As AI continues to push data centers to their limits, one 3D printing company is rethinking how we keep all that computing power from overheating. Boston-based Alloy Enterprises has unveiled a new line of copper direct liquid cooling (DLC) components designed to help data centers slash energy use, cut costs, and eliminate the need for traditional heating, ventilation, and air conditioning (HVAC) systems. At the heart of it all is their proprietary Stack Forging process, a method born from additive manufacturing (AM).
The announcement marks a major expansion for Alloy Enterprises, which had already developed aluminum-based cooling hardware using its proprietary Stack Forging process. By adding copper to its offerings, the company is introducing a new class of high-performance, ASHRAE (American Society of Heating, Refrigerating and Air-Conditioning Engineers)-compliant components. These meet the extreme thermal demands of next-generation AI workloads and dense server racks, which will broaden the company’s reach across high-density AI and high-performance computing (HPC) environments.

Alloy’s Stack Forging process builds fully dense metal components with internal microfluidic features. Image courtesy of Alloy Enterprises.
3D Printing Meets Liquid Cooling
What makes Alloy Enterprises’ solution unique is how it’s made. The company’s patented Stack Forging process combines the design freedom of 3D printing with the strength and precision of traditional manufacturing. This technique allows for the production of single-piece copper cooling plates that feature ultra-fine internal microchannels without relying on welds, brazing, or seals that often leak under high pressure.
The company states that the result is a new class of direct liquid cooling parts that deliver targeted cooling for high-heat areas, with up to 10 times lower pressure drop compared to standard parts. This also reduces the need for large pumps and chillers, and enables lower operating temperatures using warmer water (around 44 °C).
These innovations allow data centers to operate more efficiently and sustainably, while making room for even denser racks, according to Alloy Enterprises. With AI pushing power densities beyond 120 kW per rack (compared to traditional racks averaging 5 to 10 kW), that cooling capacity is critical.
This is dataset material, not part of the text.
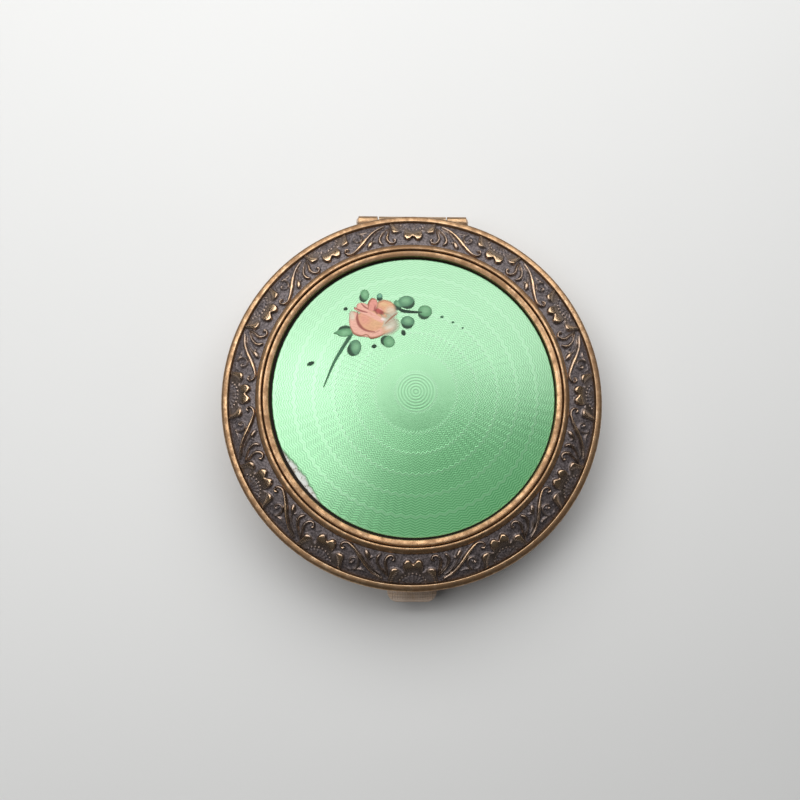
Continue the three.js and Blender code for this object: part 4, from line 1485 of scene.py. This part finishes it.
class PILLBOX_OT_hinge(bpy.types.Operator):
    """Make the tube hinge: two leaves with their knuckles, and the pin"""

    bl_idname = "pillbox.hinge"
    bl_label = "Hinge"

    def execute(self, context):
        half, middle = LEAF_HIGH.x, KNUCKLE_HIGH.x
        gap = KNUCKLE_GAP
        lid_leaf = refined_copy("lid_hinge_leaf", gilt_brass(), "hinge_leaf_of_lid")
        join(lid_leaf, [knuckle(-middle, middle, LID_KNUCKLE_R)])
        finish_piece(lid_leaf, "lid", ["lid_hinge_leaf"])

        base_leaf = refined_copy("base_hinge_leaf", gilt_brass(), "hinge_leaf_of_base")
        outer_tube = knuckle(-half, -middle - gap, BASE_KNUCKLE_R)
        spacing = (half + middle + gap) * MM
        run_tree(outer_tube, row_tree(), **{
            "Count": 2, "Step": (spacing, 0.0, 0.0), "Material": gilt_brass(),
        })
        join(base_leaf, [outer_tube])
        finish_piece(base_leaf, "base", ["base_hinge_leaf"])

        end = PIN_HIGH.x
        shank, head, tip = PIN_R, PIN_HEAD_R, PIN_TIP_R
        section = [
            (0, -end, 0), (tip, -end, 0.12), (head, -end + 0.14, 0.1), (head, -half - 0.03, 0.03),
            (shank, -half - 0.03, 0.03), (shank, half + 0.03, 0.03), (head, half + 0.03, 0.03),
            (head, end - 0.14, 0.1), (tip, end, 0.12), (0, end, 0),
        ]
        pin = turned("peened_pin", section, aged_brass(), closed=False, facets=48)
        along_hinge(pin)
        finish_piece(pin, "base", ["hinge_pin"])
        return {"FINISHED"}


# ---- base ------------------------------------------------------------------------------------

FLOOR_Z = 0.60  # top of the pan's floor
FOOT_HOLLOW = 0.14  # how far the underside is pressed in, inside its foot
RIVET_X, RIVET_Y = 1.6, -21.6
RIVET_HOLE_R = 0.36
COLLAR_WALL = 0.5
THUMB_GAP = 0.25
WINDOW_TOP = 5.25
HOOK_SLOT_HALF = 2.7
HOOK_SLOT_BOTTOM = 2.75

class PILLBOX_OT_base(bpy.types.Operator):
    """Make the base pan and the collar that the lid closes over"""

    bl_idname = "pillbox.base"
    bl_label = "Base"

    def execute(self, context):
        top = PAN_HIGH.z
        inner = BASE_R - SHEET
        section = [
            (0, FOOT_HOLLOW, 0), (21.6, FOOT_HOLLOW, 0.1), (22.0, 0.0, 0.3),
            (BASE_R - 0.7, 0.0, 0.7),
            (BASE_R, 0.75, 0.9), (BASE_R, 1.55, 0.1), (BASE_R - 0.08, 1.68, 0.08),
            (BASE_R, 1.82, 0.1), (BASE_R, top - 0.55, 0.1), (BASE_R - 0.08, top - 0.43, 0.08),
            (BASE_R, top - 0.32, 0.08), (BASE_R, top, 0.16), (inner, top, 0.16),
            (inner, FLOOR_Z, 0.7), *((ring, FLOOR_Z, 0) for ring in (25.8, 24.0, 20.0, 0)),
        ]
        pan = turned("base_pan_turned", section, gilt_brass(), closed=False)
        thumb_half = BUTTON_HIGH.x + THUMB_GAP
        window = block((-thumb_half, -30.0, BUTTON_LOW.z - THUMB_GAP),
                       (thumb_half, -25.0, WINDOW_TOP))
        cutters = [hinge_cutter(), window]
        for side in (-1, 1):
            drill = [(0, -1), (RIVET_HOLE_R, -1), (RIVET_HOLE_R, 1), (0, 1)]
            hole = turn_mesh("hole", drill, None, closed=False, facets=32)
            place = Vector((side * RIVET_X, RIVET_Y, 0)) * MM
            hole.data.transform(Matrix.Translation(place))
            cutters.append(hole)
        cut(pan, cutters)
        finish_piece(pan, "base", ["base_pan"])

        outer, wall = COLLAR_HIGH.x, COLLAR_WALL
        low, high = COLLAR_LOW.z, COLLAR_HIGH.z
        section = [
            (outer, low, 0.05), (outer, high - 0.5, 0.1), (outer - 0.06, high - 0.4, 0.05),
            (outer, high - 0.3, 0.08), (outer, high, 0.2), (outer - wall, high, 0.2),
            (outer - wall, low, 0.05),
        ]
        collar = turned("base_collar_turned", section, polished_brass())
        slot = block((-HOOK_SLOT_HALF, -28, HOOK_SLOT_BOTTOM), (HOOK_SLOT_HALF, -24, high + 1))
        cut(collar, [slot])
        finish_piece(collar, "base", ["base_collar"])
        return {"FINISHED"}


# ---- catch -----------------------------------------------------------------------------------

REEDS = 17
REED_STEP = 0.36
REED_R = 0.06
REED_BACK = -28.1
TAB_EDGE = 0.16
RIVET_R, RIVET_HEAD_R, RIVET_HEAD_Z = 0.3, 0.6, 1.1
SPRING_TURNS = 5.0
SPRING_R = 0.75
SPRING_WIRE_R = 0.14

class PILLBOX_OT_catch(bpy.types.Operator):
    """Make the catch: thumb tab with its hook, spring, bracket and rivets"""

    bl_idname = "pillbox.catch"
    bl_label = "Catch"

    def execute(self, context):
        button = refined_copy("latch_button", aged_brass(), "thumb_tab_and_hook", TAB_EDGE * MM)
        # Fine reeds across the top of the tab, for grip.
        front, back = BUTTON_LOW.y + 0.35, REED_BACK
        section = [(0, front, 0), (REED_R, front, 0.03), (REED_R, back, 0.03), (0, back, 0)]
        reed = turned("reed", section, aged_brass(), closed=False, facets=10)
        reed.data.transform(Matrix.Rotation(-math.pi / 2, 4, "X"))
        start = Vector((-REED_STEP * (REEDS - 1) / 2, 0.0, BUTTON_LOW.z + 2.785)) * MM
        run_tree(reed, row_tree(), **{
            "Count": REEDS, "Start": start, "Step": (REED_STEP * MM, 0.0, 0.0),
            "Material": aged_brass(),
        })
        join(button, [reed])
        finish_piece(button, "latch", ["latch_button"])

        bracket = refined_copy("latch_bracket", gilt_brass(), "stem_bracket")
        finish_piece(bracket, "base", ["latch_bracket"])

        head_z, top = RIVET_HEAD_Z, RIVET_HIGH.z
        section = [(0, RIVET_LOW.z, 0), (RIVET_R, RIVET_LOW.z, 0.04), (RIVET_R, head_z, 0.02),
                   (RIVET_HEAD_R, head_z, 0.05), (0.52, head_z + 0.2, 0.12), (0, top, 0)]
        rivets = turned("bracket_rivets", section, aged_brass(), closed=False, facets=32)
        middle = (RIVET_LOW + RIVET_HIGH) / 2
        spread = middle.x * MM
        run_tree(rivets, row_tree(), **{
            "Count": 2, "Start": (-spread, middle.y * MM, 0.0), "Step": (2 * spread, 0.0, 0.0),
            "Material": aged_brass(),
        })
        finish_piece(rivets, "base", ["latch_rivet_left", "latch_rivet_right"])

        wire = SPRING_WIRE_R
        length_y = SPRING_HIGH.y - SPRING_LOW.y - 2 * wire
        spring = link_mesh("catch_spring", bpy.data.meshes.new("catch_spring"), spring_steel())
        place = Vector((0.0, SPRING_LOW.y + wire, (SPRING_LOW.z + SPRING_HIGH.z) / 2)) * MM
        run_tree(spring, coil_tree(), **{
            "Turns": SPRING_TURNS, "Radius": SPRING_R * MM, "Wire Radius": wire * MM,
            "Length": length_y * MM, "Place": place, "Material": spring_steel(),
        })
        finish_piece(spring, "base", ["latch_spring"])
        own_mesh(spring)
        return {"FINISHED"}


# ---- stage -----------------------------------------------------------------------------------

CAMERA_DISTANCE = 120.0
CAMERA_TILT = 10.2  # degrees from straight above
CAMERA_SWING = -8.3
LOOK_AT_Z = 9.2
LENS = 36.85
LENS_SHIFT = (-0.016, -0.00475)
SENSOR_WIDTH = 36.0
LIGHT_AIM_Z = 6.0
FLOOR_HALF = 1500.0
SKY = (0.86, 0.88, 0.92)
SKY_STRENGTH = 0.09
LIGHTS = (  # name, place, width and height, power in watts
    ("window", (0, 138, 192), (420, 230), 0.92),
    ("wall", (-130, 0, 240), (150, 180), 0.26),
)


def aim(obj, target):
    """Points an object's -Z at a target, with its +Y towards the box's hinge."""
    look = (obj.location - Vector(target) * MM).normalized()
    right = Vector((0.0, 1.0, 0.0)).cross(look).normalized()
    up = look.cross(right)
    obj.rotation_euler = Matrix((right, up, look)).transposed().to_euler()


def soft_light(name, at, size, power):
    """A rectangular light at a place, aimed at the box."""
    light = bpy.data.lights.new(name, "AREA")
    light.shape = "RECTANGLE"
    light.size, light.size_y = size[0] * MM, size[1] * MM
    light.energy = power
    obj = bpy.data.objects.new(name, light)
    obj.location = Vector(at) * MM
    bpy.context.scene.collection.objects.link(obj)
    aim(obj, (0.0, 0.0, LIGHT_AIM_Z))


class PILLBOX_OT_stage(bpy.types.Operator):
    """Make the floor, the studio lights and the camera"""

    bl_idname = "pillbox.stage"
    bl_label = "Stage"

    def execute(self, context):
        half = FLOOR_HALF
        points = [(-half, -half, 0), (half, -half, 0), (half, half, 0), (-half, half, 0)]
        mesh = bpy.data.meshes.new("floor")
        mesh.from_pydata((np.array(points) * MM).tolist(), [], [(0, 1, 2, 3)])
        link_mesh("floor", mesh, pale_floor())

        for light in LIGHTS:
            soft_light(*light)

        world = bpy.data.worlds.new("studio")
        world.use_nodes = True
        background = world.node_tree.nodes["Background"]
        background.inputs["Color"].default_value = rgba(SKY)
        background.inputs["Strength"].default_value = SKY_STRENGTH
        context.scene.world = world
        context.scene.view_settings.view_transform = "Standard"

        camera = bpy.data.cameras.new("camera")
        camera.lens = LENS
        camera.sensor_width = SENSOR_WIDTH
        camera.shift_x, camera.shift_y = LENS_SHIFT
        camera.clip_start = 0.001
        obj = bpy.data.objects.new("camera", camera)
        tilt, swing = math.radians(CAMERA_TILT), math.radians(CAMERA_SWING)
        out = Vector((math.sin(swing) * math.sin(tilt), -math.cos(swing) * math.sin(tilt),
                      math.cos(tilt)))
        target = Vector((0.0, 0.0, LOOK_AT_Z))
        obj.location = (target + out * CAMERA_DISTANCE) * MM
        aim(obj, target)
        context.scene.collection.objects.link(obj)
        context.scene.camera = obj
        return {"FINISHED"}


# ---- add-on ----------------------------------------------------------------------------------

OPERATORS = (
    PILLBOX_OT_stage,
    PILLBOX_OT_base,
    PILLBOX_OT_catch,
    PILLBOX_OT_hinge,
    PILLBOX_OT_lid_shell,
    PILLBOX_OT_border,
    PILLBOX_OT_bezel,
    PILLBOX_OT_plaque,
    PILLBOX_OT_rose,
    PILLBOX_OT_lid_inside,
)


class PILLBOX_PT_panel(bpy.types.Panel):
    """Lists the pieces of the pill box"""

    bl_label = "Pill Box"
    bl_idname = "PILLBOX_PT_panel"
    bl_space_type = "VIEW_3D"
    bl_region_type = "UI"
    bl_category = "Pill Box"

    def draw(self, context):
        for operator in OPERATORS:
            self.layout.operator(operator.bl_idname)
        for group in (context.scene.pill_box_sizes, context.scene.pill_box_colours):
            column = self.layout.column()
            for name in group.bl_rna.properties.keys():
                if name not in ("rna_type", "name"):
                    column.prop(group, name)


CLASSES = (PillBoxSizes, PillBoxColours, *OPERATORS, PILLBOX_PT_panel)


def register():
    """Adds the classes and the scene's two groups of settings."""
    for item in CLASSES:
        bpy.utils.register_class(item)
    bpy.types.Scene.pill_box_sizes = bpy.props.PointerProperty(type=PillBoxSizes)
    bpy.types.Scene.pill_box_colours = bpy.props.PointerProperty(type=PillBoxColours)


def unregister():
    """Takes them away again."""
    del bpy.types.Scene.pill_box_colours
    del bpy.types.Scene.pill_box_sizes
    for item in reversed(CLASSES):
        bpy.utils.unregister_class(item)


def main():
    """Makes every piece through its operator."""
    register()
    for operator in OPERATORS:
        group, name = operator.bl_idname.split(".")
        getattr(getattr(bpy.ops, group), name)()


if __name__ == "__main__":
    main()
Industrial CT reveals Alloy’s internal design in sharp detail—from 180-micron microcapillaries that direct coolant flow, to a gyroidal TPMS structure that maximizes surface area and strength. Image courtesy of Alloy Enterprises.
Meeting the Energy Demands of the AI Era
The timing couldn’t be better. As AI workloads grow, data centers are consuming more power than ever. In fact, McKinsey estimates that global demand could triple by 2030, with U.S. data centers accounting for up to 12% of the nation’s electricity use.
Alloy’s copper DLC components aim to tackle this head-on. By removing the need for energy-hungry HVAC systems, their cold plates can help data centers reduce total energy use by up to 23%. For companies running thousands of AI servers, that can mean massive savings and a smaller environmental footprint.
Ali Forsyth, CEO and co-founder of Alloy Enterprises, stated that the goal is to make liquid cooling “mission-critical” as workloads become more complex.
“We now deliver industry-leading thermal performance in both aluminum and copper, enabling higher rack densities, significant cost savings and greater sustainability,” said Forsyth.

Cold plate built to cool the Nvidia H100 Tensor Core GPU. Image courtesy of Aly Forsyth via LinkedIn.
Founded in Boston, Alloy Enterprises is a rising force in the 3D printing and advanced manufacturing world. The company specializes in making high-performance, leak-tight parts that can withstand extreme heat and pressure. Its Stack Forging process, which uses metal sheet lamination to create intricate internal geometries, is seen as a breakthrough for producing parts that traditional manufacturing can’t.
Alloy Enterprises serves clients across sectors including data centers, defense, semiconductors, and industrial lasers. With its focus on sustainability, the company also recycles 100% of its copper and aluminum scrap, adding another layer of environmental responsibility to its mission.
Alloy is already shipping its new copper DLC cold plates to customers, and early deployments are meeting key thermal benchmarks. The company has also released a whitepaper titled “The Future of Liquid Cooling: Novel Microchannel Architecture for Lower Pressure Drop and Higher Thermal Performance,” detailing its novel microchannel design for engineers and data center operators looking to upgrade their cooling infrastructure.
As AI keeps growing and data centers face rising energy demands, Alloy Enterprises is proving that 3D printing can offer real, practical solutions, starting with a better way to stay cool.